• [Problem statement] Every line below is to be quoted exactly, with nothing added or dropped.

• [Supplied records]
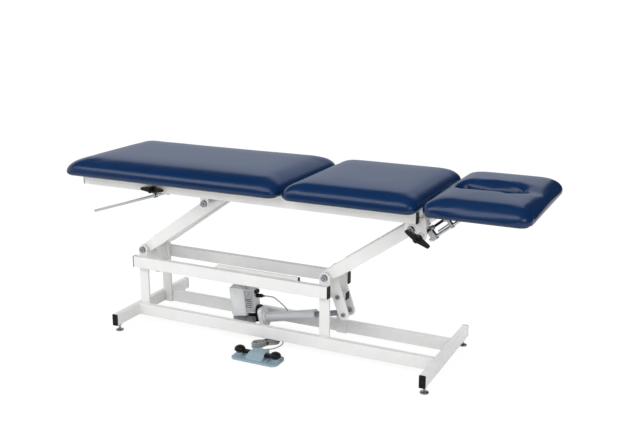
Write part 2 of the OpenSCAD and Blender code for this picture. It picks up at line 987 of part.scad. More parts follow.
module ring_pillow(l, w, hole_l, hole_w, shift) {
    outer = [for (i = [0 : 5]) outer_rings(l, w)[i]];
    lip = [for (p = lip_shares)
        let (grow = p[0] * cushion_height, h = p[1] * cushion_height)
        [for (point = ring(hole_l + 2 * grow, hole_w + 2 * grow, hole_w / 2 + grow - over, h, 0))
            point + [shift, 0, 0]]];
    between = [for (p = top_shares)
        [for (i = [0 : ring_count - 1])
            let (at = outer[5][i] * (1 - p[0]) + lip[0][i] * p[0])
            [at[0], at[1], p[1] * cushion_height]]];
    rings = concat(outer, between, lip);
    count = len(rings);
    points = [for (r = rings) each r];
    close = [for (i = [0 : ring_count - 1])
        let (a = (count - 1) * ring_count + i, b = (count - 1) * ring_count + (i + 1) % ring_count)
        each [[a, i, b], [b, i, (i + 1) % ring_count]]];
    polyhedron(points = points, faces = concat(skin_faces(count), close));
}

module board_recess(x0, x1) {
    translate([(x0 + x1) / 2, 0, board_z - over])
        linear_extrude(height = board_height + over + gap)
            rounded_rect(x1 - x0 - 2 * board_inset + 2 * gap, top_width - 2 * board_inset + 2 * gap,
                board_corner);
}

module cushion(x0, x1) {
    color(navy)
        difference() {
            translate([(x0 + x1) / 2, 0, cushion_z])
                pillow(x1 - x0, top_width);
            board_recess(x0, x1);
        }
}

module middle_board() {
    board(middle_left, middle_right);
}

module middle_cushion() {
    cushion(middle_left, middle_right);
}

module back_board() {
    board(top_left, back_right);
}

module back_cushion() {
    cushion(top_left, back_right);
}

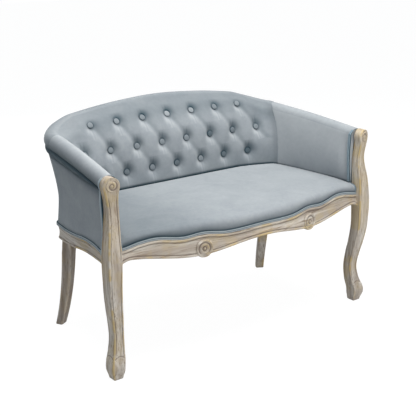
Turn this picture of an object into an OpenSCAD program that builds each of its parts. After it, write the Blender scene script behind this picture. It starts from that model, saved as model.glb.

• [Response]
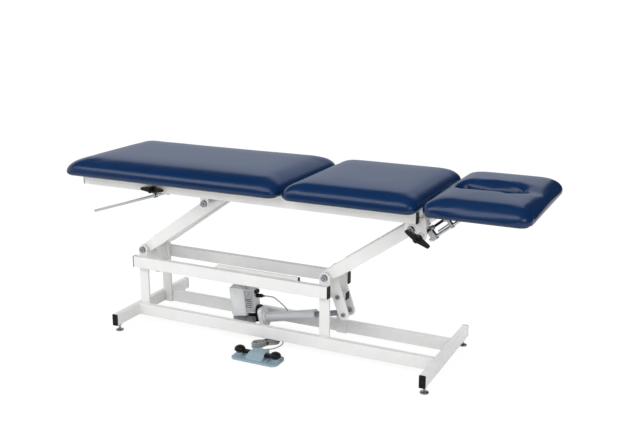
Write part 2 of the OpenSCAD and Blender code for this picture. It picks up at line 987 of part.scad. More parts follow.
module ring_pillow(l, w, hole_l, hole_w, shift) {
    outer = [for (i = [0 : 5]) outer_rings(l, w)[i]];
    lip = [for (p = lip_shares)
        let (grow = p[0] * cushion_height, h = p[1] * cushion_height)
        [for (point = ring(hole_l + 2 * grow, hole_w + 2 * grow, hole_w / 2 + grow - over, h, 0))
            point + [shift, 0, 0]]];
    between = [for (p = top_shares)
        [for (i = [0 : ring_count - 1])
            let (at = outer[5][i] * (1 - p[0]) + lip[0][i] * p[0])
            [at[0], at[1], p[1] * cushion_height]]];
    rings = concat(outer, between, lip);
    count = len(rings);
    points = [for (r = rings) each r];
    close = [for (i = [0 : ring_count - 1])
        let (a = (count - 1) * ring_count + i, b = (count - 1) * ring_count + (i + 1) % ring_count)
        each [[a, i, b], [b, i, (i + 1) % ring_count]]];
    polyhedron(points = points, faces = concat(skin_faces(count), close));
}

module board_recess(x0, x1) {
    translate([(x0 + x1) / 2, 0, board_z - over])
        linear_extrude(height = board_height + over + gap)
            rounded_rect(x1 - x0 - 2 * board_inset + 2 * gap, top_width - 2 * board_inset + 2 * gap,
                board_corner);
}

module cushion(x0, x1) {
    color(navy)
        difference() {
            translate([(x0 + x1) / 2, 0, cushion_z])
                pillow(x1 - x0, top_width);
            board_recess(x0, x1);
        }
}

module middle_board() {
    board(middle_left, middle_right);
}

module middle_cushion() {
    cushion(middle_left, middle_right);
}

module back_board() {
    board(top_left, back_right);
}

module back_cushion() {
    cushion(top_left, back_right);
}

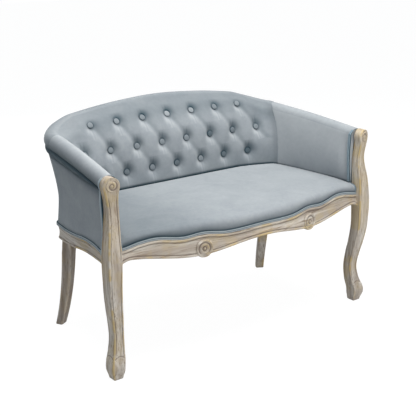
Turn this picture of an object into an OpenSCAD program that builds each of its parts. After it, write the Blender scene script behind this picture. It starts from that model, saved as model.glb.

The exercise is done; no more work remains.